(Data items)
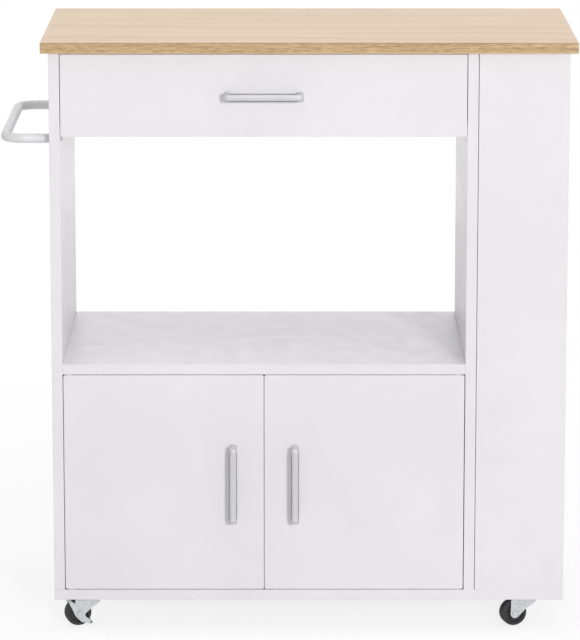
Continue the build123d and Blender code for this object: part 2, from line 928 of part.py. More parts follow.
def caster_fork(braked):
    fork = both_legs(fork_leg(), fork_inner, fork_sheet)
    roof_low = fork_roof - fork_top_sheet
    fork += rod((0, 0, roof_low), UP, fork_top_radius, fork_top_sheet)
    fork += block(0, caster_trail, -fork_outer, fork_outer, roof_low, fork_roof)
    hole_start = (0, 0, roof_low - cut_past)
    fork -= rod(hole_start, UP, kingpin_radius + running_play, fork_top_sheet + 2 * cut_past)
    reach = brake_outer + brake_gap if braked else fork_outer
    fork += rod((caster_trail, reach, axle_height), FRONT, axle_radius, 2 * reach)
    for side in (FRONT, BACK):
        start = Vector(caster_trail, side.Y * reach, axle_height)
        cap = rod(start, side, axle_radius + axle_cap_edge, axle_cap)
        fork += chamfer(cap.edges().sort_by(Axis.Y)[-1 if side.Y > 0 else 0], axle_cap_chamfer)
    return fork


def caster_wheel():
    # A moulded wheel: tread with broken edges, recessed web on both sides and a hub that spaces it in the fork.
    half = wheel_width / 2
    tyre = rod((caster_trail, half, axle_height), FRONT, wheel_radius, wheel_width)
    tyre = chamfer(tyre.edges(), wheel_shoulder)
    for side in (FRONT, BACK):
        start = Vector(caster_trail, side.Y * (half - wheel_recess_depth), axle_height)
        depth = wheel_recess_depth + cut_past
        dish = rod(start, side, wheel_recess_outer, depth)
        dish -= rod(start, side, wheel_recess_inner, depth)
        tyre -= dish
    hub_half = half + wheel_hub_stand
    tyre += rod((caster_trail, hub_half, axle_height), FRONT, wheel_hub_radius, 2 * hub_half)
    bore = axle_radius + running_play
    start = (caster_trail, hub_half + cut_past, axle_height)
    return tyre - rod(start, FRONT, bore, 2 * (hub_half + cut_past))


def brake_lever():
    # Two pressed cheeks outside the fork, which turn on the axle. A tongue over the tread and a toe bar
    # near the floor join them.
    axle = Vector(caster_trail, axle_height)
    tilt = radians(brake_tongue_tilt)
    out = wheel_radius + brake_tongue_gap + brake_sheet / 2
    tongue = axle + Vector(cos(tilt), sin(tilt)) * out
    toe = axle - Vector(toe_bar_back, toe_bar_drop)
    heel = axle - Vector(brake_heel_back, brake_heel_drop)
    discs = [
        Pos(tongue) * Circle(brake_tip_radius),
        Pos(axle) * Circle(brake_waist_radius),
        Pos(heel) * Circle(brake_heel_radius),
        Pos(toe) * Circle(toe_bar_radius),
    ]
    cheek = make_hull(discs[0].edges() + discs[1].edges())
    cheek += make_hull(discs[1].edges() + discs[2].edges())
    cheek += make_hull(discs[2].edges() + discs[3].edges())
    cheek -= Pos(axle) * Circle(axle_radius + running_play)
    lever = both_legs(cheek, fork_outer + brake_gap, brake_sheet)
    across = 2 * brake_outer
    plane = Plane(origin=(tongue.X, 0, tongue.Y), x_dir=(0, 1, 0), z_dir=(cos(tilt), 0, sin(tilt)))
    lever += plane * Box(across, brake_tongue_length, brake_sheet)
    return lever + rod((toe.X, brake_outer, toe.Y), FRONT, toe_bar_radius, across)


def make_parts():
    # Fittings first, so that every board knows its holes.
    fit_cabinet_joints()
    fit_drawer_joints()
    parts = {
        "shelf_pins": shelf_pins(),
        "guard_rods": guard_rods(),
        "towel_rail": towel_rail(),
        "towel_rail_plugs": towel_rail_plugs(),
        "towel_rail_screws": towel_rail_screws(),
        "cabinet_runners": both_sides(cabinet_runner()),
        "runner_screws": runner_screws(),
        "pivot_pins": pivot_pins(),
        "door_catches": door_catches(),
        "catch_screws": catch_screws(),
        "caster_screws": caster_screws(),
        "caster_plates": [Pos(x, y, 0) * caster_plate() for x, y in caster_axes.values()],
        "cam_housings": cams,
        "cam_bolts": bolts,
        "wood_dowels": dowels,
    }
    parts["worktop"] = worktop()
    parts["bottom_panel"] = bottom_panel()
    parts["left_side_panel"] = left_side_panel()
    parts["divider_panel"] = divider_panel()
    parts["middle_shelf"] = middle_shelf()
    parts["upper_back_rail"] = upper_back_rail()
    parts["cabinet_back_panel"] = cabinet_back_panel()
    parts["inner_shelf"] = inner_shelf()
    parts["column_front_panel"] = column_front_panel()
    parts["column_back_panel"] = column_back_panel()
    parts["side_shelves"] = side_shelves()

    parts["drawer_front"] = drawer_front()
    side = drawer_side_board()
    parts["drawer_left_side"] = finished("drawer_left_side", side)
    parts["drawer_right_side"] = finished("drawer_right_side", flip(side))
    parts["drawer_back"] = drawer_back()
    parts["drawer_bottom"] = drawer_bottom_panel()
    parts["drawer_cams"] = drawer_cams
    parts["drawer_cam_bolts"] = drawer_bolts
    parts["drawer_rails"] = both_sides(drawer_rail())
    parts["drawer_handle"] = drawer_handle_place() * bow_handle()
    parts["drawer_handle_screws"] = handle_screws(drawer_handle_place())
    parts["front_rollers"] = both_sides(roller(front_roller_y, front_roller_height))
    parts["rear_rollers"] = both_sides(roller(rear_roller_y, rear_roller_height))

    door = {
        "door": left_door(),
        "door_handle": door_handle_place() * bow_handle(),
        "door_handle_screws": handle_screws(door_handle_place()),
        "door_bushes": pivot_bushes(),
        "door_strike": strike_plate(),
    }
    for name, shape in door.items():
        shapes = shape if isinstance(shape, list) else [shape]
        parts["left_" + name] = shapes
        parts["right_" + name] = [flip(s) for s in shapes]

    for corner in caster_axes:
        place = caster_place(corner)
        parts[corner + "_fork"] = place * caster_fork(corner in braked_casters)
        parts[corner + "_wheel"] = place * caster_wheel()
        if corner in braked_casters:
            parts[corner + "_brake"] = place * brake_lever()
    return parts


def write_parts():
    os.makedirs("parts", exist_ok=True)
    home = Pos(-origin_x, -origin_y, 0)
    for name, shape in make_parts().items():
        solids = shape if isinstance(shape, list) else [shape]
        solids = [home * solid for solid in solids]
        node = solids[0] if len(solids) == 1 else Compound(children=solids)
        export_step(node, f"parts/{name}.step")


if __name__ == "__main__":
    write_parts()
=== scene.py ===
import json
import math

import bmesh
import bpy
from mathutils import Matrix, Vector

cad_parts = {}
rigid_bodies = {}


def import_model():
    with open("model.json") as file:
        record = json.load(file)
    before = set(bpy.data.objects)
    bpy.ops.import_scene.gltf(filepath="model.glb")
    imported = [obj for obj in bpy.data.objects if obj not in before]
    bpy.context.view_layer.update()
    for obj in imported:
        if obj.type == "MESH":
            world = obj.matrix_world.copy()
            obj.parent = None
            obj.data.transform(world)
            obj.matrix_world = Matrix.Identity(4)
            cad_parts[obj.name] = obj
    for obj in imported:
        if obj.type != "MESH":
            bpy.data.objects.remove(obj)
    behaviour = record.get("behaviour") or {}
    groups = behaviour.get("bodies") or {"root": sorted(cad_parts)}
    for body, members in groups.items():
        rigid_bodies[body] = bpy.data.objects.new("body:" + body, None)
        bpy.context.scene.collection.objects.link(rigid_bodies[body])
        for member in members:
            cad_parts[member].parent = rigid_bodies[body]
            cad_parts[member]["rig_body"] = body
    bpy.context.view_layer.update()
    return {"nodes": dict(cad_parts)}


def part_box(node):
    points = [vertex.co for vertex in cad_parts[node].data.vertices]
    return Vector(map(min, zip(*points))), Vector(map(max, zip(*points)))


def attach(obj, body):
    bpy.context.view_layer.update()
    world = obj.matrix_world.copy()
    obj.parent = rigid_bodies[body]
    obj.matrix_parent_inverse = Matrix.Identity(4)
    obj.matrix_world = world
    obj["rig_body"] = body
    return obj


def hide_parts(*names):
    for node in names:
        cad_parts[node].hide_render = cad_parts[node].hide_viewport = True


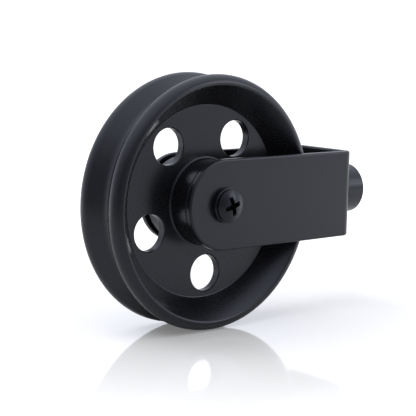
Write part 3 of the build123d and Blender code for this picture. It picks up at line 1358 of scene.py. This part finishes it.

## Task brief:
Using the data above, reproduce exactly the lines from the line that contains "for corner in" through the line that contains "obj.parent = None", including both.

## In response:
    for corner in caster_axes:
        place = caster_place(corner)
        parts[corner + "_fork"] = place * caster_fork(corner in braked_casters)
        parts[corner + "_wheel"] = place * caster_wheel()
        if corner in braked_casters:
            parts[corner + "_brake"] = place * brake_lever()
    return parts


def write_parts():
    os.makedirs("parts", exist_ok=True)
    home = Pos(-origin_x, -origin_y, 0)
    for name, shape in make_parts().items():
        solids = shape if isinstance(shape, list) else [shape]
        solids = [home * solid for solid in solids]
        node = solids[0] if len(solids) == 1 else Compound(children=solids)
        export_step(node, f"parts/{name}.step")


if __name__ == "__main__":
    write_parts()
=== scene.py ===
import json
import math

import bmesh
import bpy
from mathutils import Matrix, Vector

cad_parts = {}
rigid_bodies = {}


def import_model():
    with open("model.json") as file:
        record = json.load(file)
    before = set(bpy.data.objects)
    bpy.ops.import_scene.gltf(filepath="model.glb")
    imported = [obj for obj in bpy.data.objects if obj not in before]
    bpy.context.view_layer.update()
    for obj in imported:
        if obj.type == "MESH":
            world = obj.matrix_world.copy()
            obj.parent = None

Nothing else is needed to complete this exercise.